The European Council on Foreign Relations

North Korea: still a family business

In Europe, the finest and most valiant crusader against dictatorship both in word and deed, Vaclav Havel, passed away.  Meanwhile, Kim Jong-il, a long-lasting dictator and ruler of the world’s only hereditary communistic system, died of a stroke at the symbolic age of 69 (following an age pattern from other illustrious dictators like Saddam Hussein and Gaddafi, joining what one commentator has coined the ’69 club’).

The announcement of his death was made by a weeping female news reader dressed in black. In Pyongyang, public mass crying broke out, perhaps to balance the lack of condolences from the outside world: the former American presidential candidate, John McCain, suggested that Kim Jong-il had gone to a ‘warm corner of hell’.

Kim’s youngest son, Kim Jong-Un, is the likely successor. His grooming started recently, although his apprenticeship and rise to power was far from over. The founder of North Korea, Kim Il-Sung, the so-called Great Leader, employed more than a decade to groom his son, Kim Jong-il, before his take over in 1994 to become the Dear Leader. 2012 is the centenary of Kim Il-Sung’s birth, and a succession annoucement was expected in April. Instead, Kim Jong-Un is today parachuted into a position as the Young Leader and the third generation of Kim. 

Kim Jong-Un is an untested card and may become a puppet whose strings are pulled by generals and power brokers in the North Korean Communist Party and by other members of the Kim family. This in turn may lead to factional infighting, and is why the world is holding its breath to see – in the short term - what happens next. The next door neighbour, South Korea, has a vivid memory of last year's deadly North Korean attacks on a South Korean island. Vigilance is a natural precaution.

Yet a new leader is also a chance for North Korea and for the outside world to test out the young Kim’s willingness to reform and negotiate.  Kim jong-Un, although little is known of his personal history, has lived in the West and has first-hand experience of other systems. If he breaks new ground and reaches out to the world, we should reciprocate.

Mr Obama has the opportunity to reach out. His policy of ‘speaking with the enemy’ had a rough start with North Korea, after he was welcomed into the presidency with nuclear tests. That made reaching out to Pyongyang virtually impossible. Things may be different now. Mrs Clinton recently passed by Burma to rekindle the reforming flames of the Burmese Spring, so if the right opening arises in North Korea, that might warrant another Asia trip.

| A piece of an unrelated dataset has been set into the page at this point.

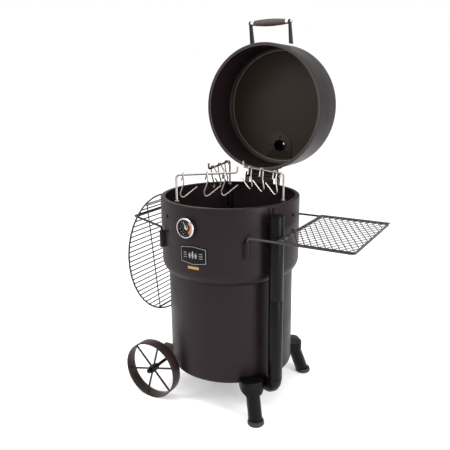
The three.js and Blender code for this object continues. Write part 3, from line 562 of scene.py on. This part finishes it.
# ---- Thermometer ----
def dial_band(inner, outer, start, end, height, steps):
    """Flat curved band lying on the dial, its angles in degrees."""
    dial_skin = 0.00005
    outline = arc(0, 0, outer, start, end, steps) + arc(0, 0, inner, end, start, steps)
    count = len(outline)
    vertices = [Vector((x, y, z)) for z in (dial_skin, height) for x, y in outline]
    faces = [[i, (i + 1) % count, count + (i + 1) % count, count + i] for i in range(count)]
    for layer in (0, count):
        for i in range(steps):
            faces.append([layer + i, layer + i + 1, layer + count - 2 - i, layer + count - 1 - i])
    return vertices, faces


def build_thermometer():
    """Dark dial with an amber arc and pale marks in the chrome case, and a domed glass over it."""
    pivot = Vector(JOINTS["needle_turn"]["pos_m"])
    outward = -Vector(JOINTS["needle_turn"]["axis"])
    sideways = Vector((-outward.y, outward.x, 0))
    case_low, case_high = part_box("thermometer_case")
    bezel = 0.0055
    radius = (case_high.z - case_low.z) / 2 - bezel
    turn = Matrix((sideways, (0, 0, 1), outward)).transposed().to_4x4()
    needle_gap = 0.0009
    glass_gap = 0.0065
    dial = Matrix.Translation(pivot - outward * needle_gap) @ turn
    plate = lathe([(0, -0.0003), (radius, -0.0003), (radius, 0.0002), (0, 0.0002)], 64)
    make_piece("dial_plate", plate, DIAL_FACE, "drum", (), dial)

    amber = dial_band(radius * 0.50, radius * 0.90, -62, 62, 0.00035, 20)
    make_piece("dial_amber_arc", amber, DIAL_AMBER, "drum", (), dial)

    mark_count = 13
    first_mark = -60
    mark_spacing = 25
    mark_half = 1.1
    mark_height = 0.0005
    marks = []
    for i in range(mark_count):
        angle = first_mark + mark_spacing * i
        inner = radius * (0.80 if i % 2 == 0 else 0.87)
        marks.append(dial_band(inner, radius * 0.94, angle - mark_half, angle + mark_half, mark_height, 1))
    marks.append(dial_band(radius * 0.20, radius * 0.24, -179, 179, mark_height, 30))
    make_piece("dial_marks", merged(*marks), DIAL_WHITE, "drum", (), dial)

    dome = [
        (0, 0.0),
        (radius * 0.6, -0.0002),
        (radius, -0.0008),
        (radius, 0.0002),
        (radius * 0.6, 0.0008),
        (0, 0.0010),
    ]
    glass_place = Matrix.Translation(pivot + outward * glass_gap) @ turn
    make_piece("dial_glass", lathe(dome, 64), GLASS, "drum", ["thermometer_lens"], glass_place)


# ---- Badge ----
def build_badge():
    """Six-sided plate in three layers, with a plain mark of three flames between short lines."""
    low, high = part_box("badge_plate")
    middle_z = (low.z + high.z) / 2
    half_width = (high.x - low.x) / 2
    half_height = (high.z - low.z) / 2
    skin = COLLAR_R + 0.0003
    end_drop = 0.2  # share of the half height by which the plate is lower at its two ends
    base, border, field, mark = 0.0014, 0.0005, 0.0004, 0.0003

    def plate(name, inset, start, thickness, material, replaced=()):
        def reach(x):
            return half_height - inset - end_drop * half_height * abs(x) / half_width

        def low_edge(x):
            return middle_z - reach(x)

        def high_edge(x):
            return middle_z + reach(x)

        shape = curved_plate(half_width - inset, low_edge, high_edge, start, thickness)
        make_piece(name, shape, material, "drum", replaced, bevel=0.0002)

    plate("badge_base", 0, skin, base, ENAMEL, ["badge_plate"])
    plate("badge_border", 0.0030, skin + base, border, BADGE_SILVER)
    plate("badge_field", 0.0048, skin + base + border, field, ENAMEL)

    def leaf(centre_x, rise, half_x, half_z):
        def reach(x):
            return half_z * max(1 - (x / half_x) ** 2, 0.02)

        def low_edge(x):
            return middle_z + rise - reach(x)

        def high_edge(x):
            return middle_z + rise + reach(x)

        start = skin + base + border + field
        vertices, faces = curved_plate(half_x, low_edge, high_edge, start, mark, 12)
        turn = Matrix.Rotation(centre_x / skin, 4, "Z")
        return [turn @ v for v in vertices], faces

    flame_half = 0.0042
    flames = [
        leaf(-0.012, -0.001, flame_half, 0.010),
        leaf(0, 0.002, flame_half, 0.014),
        leaf(0.012, -0.001, flame_half, 0.010),
    ]
    line_spacing = 0.008
    lines = []
    for centre_x in (-0.031, 0.031):
        for row in (-1, 0, 1):
            lines.append(leaf(centre_x, line_spacing * row, 0.009, 0.0012))
    make_piece("badge_mark", merged(*flames, *lines), BADGE_SILVER, "drum")


# ---- Shelf mesh ----
def inset_polygon(points, distance):
    """Convex outline moved inward by a distance, or None where a corner turns back on itself."""
    count = len(points)
    inner = []
    for k in range(count):
        before, corner, after = points[k - 1], points[k], points[(k + 1) % count]
        into = (corner - before).normalized()
        out = (after - corner).normalized()
        normal_in = Vector((-into.y, into.x))
        normal_out = Vector((-out.y, out.x))
        share = 1 + normal_in.dot(normal_out)
        if share < 0.05:
            return None
        inner.append(corner + (normal_in + normal_out) * distance / share)
    return inner


def build_shelf_mesh():
    """Expanded metal: a flat lattice of diamond holes inside a plain border."""
    low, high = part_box("shelf_mesh")
    border = 0.004
    columns, rows = 11, 9
    strand = 0.0016
    x0, y0 = low.x + border, low.y + border
    cell_x = (high.x - low.x - 2 * border) / columns
    cell_y = (high.y - low.y - 2 * border) / rows
    vertices, faces = [], []

    def add_cell(outline):
        """Frame of one strand's width inside the outline."""
        inner = inset_polygon(outline, strand)
        count = len(outline)
        start = len(vertices)
        vertices.extend([Vector((p.x, p.y, 0)) for p in outline])
        if inner is None:
            faces.append([start + i for i in range(count)])
            return
        vertices.extend([Vector((p.x, p.y, 0)) for p in inner])
        for i in range(count):
            j = (i + 1) % count
            faces.append([start + i, start + j, start + count + j, start + count + i])

    for i in range(2 * columns + 1):
        for k in range(2 * rows + 1):
            if (i + k) % 2 == 0:
                continue
            x, y = x0 + cell_x * i / 2, y0 + cell_y * k / 2
            outline = [
                Vector((x, y - cell_y / 2)),
                Vector((x + cell_x / 2, y)),
                Vector((x, y + cell_y / 2)),
                Vector((x - cell_x / 2, y)),
            ]
            if i == 0:
                outline.pop(3)
            if i == 2 * columns:
                outline.pop(1)
            if k == 0:
                outline.pop(0)
            if k == 2 * rows:
                outline.pop(2)
            add_cell(outline)

    x1, y1 = high.x - border, high.y - border
    along_x = [x0 + cell_x * i for i in range(columns + 1)]
    along_y = [y0 + cell_y * k for k in range(rows + 1)]

    def add_strip(inner_points, outer_points):
        """Plain border between two rows of points."""
        start = len(vertices)
        count = len(inner_points)
        vertices.extend([Vector((x, y, 0)) for x, y in inner_points + outer_points])
        for i in range(count - 1):
            faces.append([start + i, start + i + 1, start + count + i + 1, start + count + i])

    def stretched(values, first, last):
        """The same values with new ends, which carries a border out to the sheet's corners."""
        return [first, *values[1:-1], last]

    add_strip([(x, y0) for x in along_x], [(x, low.y) for x in stretched(along_x, low.x, high.x)])
    add_strip([(x, y1) for x in along_x], [(x, high.y) for x in stretched(along_x, low.x, high.x)])
    add_strip([(x0, y) for y in along_y], [(low.x, y) for y in stretched(along_y, low.y, high.y)])
    add_strip([(x1, y) for y in along_y], [(high.x, y) for y in stretched(along_y, low.y, high.y)])
    place = Matrix.Translation((0, 0, high.z))
    sheet = (vertices, faces)
    mesh = make_piece("shelf_lattice", sheet, ROD_COAT, "shelf", ["shelf_mesh"], place)
    solid = mesh.modifiers.new("solid", "SOLIDIFY")
    solid.thickness = high.z - low.z
    solid.offset = -1
    mesh.modifiers.move(len(mesh.modifiers) - 1, 1)


# ---- Meat hooks ----
def hook_path():
    """Middle line of a hook's wire, as (along the bar, across it, up) from the point it hangs by."""
    loop_r = 0.0070
    over = [(-0.005, loop_r + 0.009, -0.022), (0, loop_r, -0.003)]
    loop = [(0, across, up) for across, up in arc(0, 0, loop_r, 0, 180, 8)]
    shank = [(0, -loop_r, -0.003), (0.001, -0.004, -0.030), (-0.012, 0, -0.066)]
    bow = [(-0.009, 0, -0.077), (-0.002, 0, -0.080), (0.006, 0, -0.076)]
    point = (0.048, 0, -0.044)
    corners = [Vector(spot) for spot in (*over, *loop[1:-1], *shank, *bow, point)]
    return smooth_path(corners, 0.010, 5)


def build_hooks():
    """One smooth wire in place of each CAD hook."""
    wire_r = 0.0025
    path = hook_path()
    for name in sorted(JOINTS):
        if not name.startswith("hook_"):
            continue
        node = JOINTS[name]["child"]
        origin = Vector(JOINTS[name]["pos_m"])
        along = Vector(JOINTS[name]["axis"])
        across = Vector((-along.y, along.x, 0))
        wire = [origin + along * spot.x + across * spot.y + Vector((0, 0, spot.z)) for spot in path]
        # Hooks on the rear bar get the painted-shade copy of the wire.
        material = SHADED_WIRE if "rear" in node else STEEL_WIRE
        make_piece(node + "_wire", tube(wire, wire_r, 12), material, node, [node],
                   Matrix.Identity(4))


# ---- Stage, light and camera ----
def build_stage():
    """Pale floor that melts into a white world."""
    size = 30.0
    below_feet = 0.0005
    mesh = bpy.data.meshes.new("floor")
    corners = [(-size, -size, 0), (size, -size, 0), (size, size, 0), (-size, size, 0)]
    mesh.from_pydata(corners, [], [[0, 1, 2, 3]])
    floor = bpy.data.objects.new("floor", mesh)
    bpy.context.scene.collection.objects.link(floor)
    pale = surface("pale_floor", (0.86, 0.86, 0.86), 0.9, specular=0.0, mottle=0.01, grain=0.02)
    shader = pale.node_tree.nodes["Principled BSDF"]
    shader.inputs["Emission Color"].default_value = (1, 1, 1, 1)
    shader.inputs["Emission Strength"].default_value = 0.22
    mesh.materials.append(pale)
    floor.location.z = -below_feet

    world = bpy.data.worlds.new("studio")
    world.use_nodes = True
    world.node_tree.nodes["Background"].inputs["Color"].default_value = (1, 1, 1, 1)
    world.node_tree.nodes["Background"].inputs["Strength"].default_value = 1.0
    bpy.context.scene.world = world


def add_light(name, place, target, size_x, size_y, power):
    """Soft box light turned to face a target."""
    light = bpy.data.lights.new(name, "AREA")
    light.shape = "RECTANGLE"
    light.size = size_x
    light.size_y = size_y
    light.energy = power
    obj = bpy.data.objects.new(name, light)
    obj.location = place
    obj.rotation_euler = (target - place).to_track_quat("-Z", "Y").to_euler()
    bpy.context.scene.collection.objects.link(obj)


def build_lights():
    """Key light at the front left, fill on the shelf's side and a soft light from above."""
    middle = DRUM + Vector((0, 0, 0.6))
    add_light("key", DRUM + Vector((-1.6, -2.2, 2.6)), middle, 1.6, 1.6, 60)
    add_light("fill", DRUM + Vector((2.6, -0.6, 1.2)), middle, 0.8, 2.2, 70)
    add_light("top", DRUM + Vector((0, -0.3, 3.2)), middle, 2.2, 2.2, 50)


def build_camera():
    """Camera at the photo's place: a little above the rim, 30 degrees from the front to the shelf's side."""
    # Angles in radians, the lens in mm: found by laying the rim, the wheel and the feet over the photo.
    azimuth = math.radians(30.0)
    pitch = 0.26
    roll = -0.010
    distance = 2.0071
    height = RIM_Z + 0.4142
    camera = bpy.data.cameras.new("camera")
    camera.sensor_width = 36
    camera.lens = 44.5656
    camera.shift_x = -0.012
    obj = bpy.data.objects.new("camera", camera)
    spot = DRUM + Vector((distance * math.sin(azimuth), -distance * math.cos(azimuth), height))
    aim = Matrix.Rotation(azimuth, 4, "Z") @ Matrix.Rotation(math.pi / 2 - pitch, 4, "X")
    obj.matrix_world = Matrix.Translation(spot) @ aim @ Matrix.Rotation(roll, 4, "Z")
    bpy.context.scene.collection.objects.link(obj)
    bpy.context.scene.camera = obj


dress_cad_nodes()
build_barrel()
build_collar()
build_lid()
build_grip()
build_thermometer()
build_badge()
build_shelf_mesh()
build_hooks()
build_stage()
build_lights()
build_camera()
bpy.context.scene.view_settings.view_transform = "Standard"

What about China? ‘A friend’s departure’ is the headline in the state-run China Daily. China is interested in maintaining North Korea as a friendly state within its orbit and as a buffer. China’s leaders have already nurtured contacts with the new Kim and they are ready to deal with North Korea in its new configuration.  What they fear is instability, particularly since they are entering they own year of succession in China. The plight of the North Korean people remains an internal affair, and although one can read alternative voices on the Chinese friendship with the Kim-dictators on Chinese microblogs, it doesn’t change official policy. 

It is a difficult task to inherit third generation family dictatorship but Kim Jong-Un should learn a lesson - not from his progenitors but from the rapid popular changes of the Arab Spring - and lead North Korea away from its self imposed isolation. The exhausted North Korean population deserves much better than living in a country treated as little more than a family run business.